Searching metrics and images

Searching metrics

When iterating over metrics, use the metric keyword which represents the tracked metric. While searching metrics, you can also refer to the related runs via the run keyword.

metric has the following default properties.

Property	Description
`name`	Metric name
`context`	Metric context dictionary

Query examples

Query metrics by name:

metric.name == "loss"

Result:

Metric	Related run
`loss { "subset":"train" }`	`run_1 <hash=a32c910>`
`loss { "subset":"test" }`	`run_1 <hash=a32c910>`
`loss { "subset":"train" }`	`run_2 <hash=a32c911>`
`loss { "subset":"test" }`	`run_2 <hash=a32c911>`
`loss { "subset":"train" }`	`run_3 <hash=a32c912>`
`loss { "subset":"test" }`	`run_3 <hash=a32c912>`

Query metrics by name and context

metric.name == "loss" and metric.context.subset == "train"

Result:

Metric	Related run
`loss { "subset":"train" }`	`run_1 <hash=a32c910>`
`loss { "subset":"train" }`	`run_2 <hash=a32c911>`
`loss { "subset":"train" }`	`run_3 <hash=a32c912>`

Query metrics by name and run parameters

metric.name == "loss" and run.learning_rate >= 0.001

Result:

Metric	Related run
`loss { "subset":"train" }`	`run_1 <hash=a32c910>`
`loss { "subset":"test" }`	`run_1 <hash=a32c910>`
`loss { "subset":"train" }`	`run_3 <hash=a32c912>`
`loss { "subset":"test" }`	`run_3 <hash=a32c912>`

Searching images

Images search works in the same way as metrics. When iterating over images, use the images keyword which represents the tracked images sequence. While searching images, you can also refer to the related runs via the run keyword.

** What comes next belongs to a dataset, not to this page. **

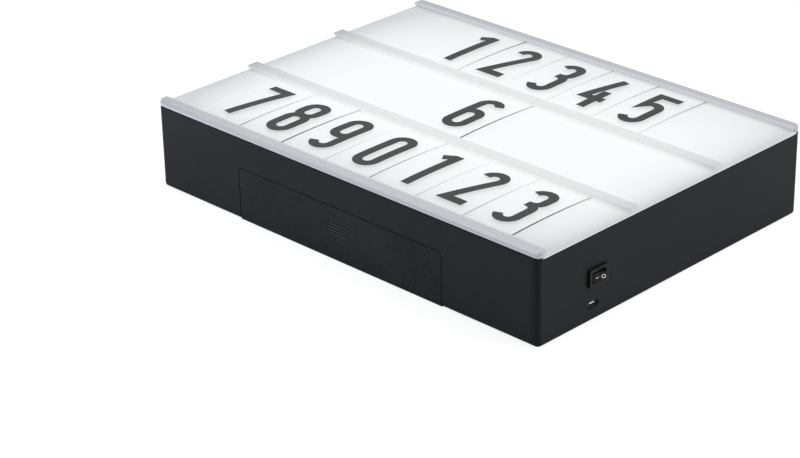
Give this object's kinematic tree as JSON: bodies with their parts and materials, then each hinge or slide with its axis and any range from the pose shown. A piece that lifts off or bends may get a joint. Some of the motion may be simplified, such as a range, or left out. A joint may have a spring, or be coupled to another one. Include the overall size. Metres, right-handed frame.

images keyword has the following default properties.

Property	Description
`name`	Image sequence name
`context`	Image sequence context dictionary

Query examples:

images.name == “generated” and run.learning_rate >= 0.001
images.name == “generated” and images.context.ema == 0

Security restrictions

AimQL expression is evaluated with RestrictedPython.

RestrictedPython is a tool that helps to define a subset of the Python language which allows to provide a program input into a trusted environment.

We have followed these restrictions to avoid security risks such as executing a non-safe function via AimQL.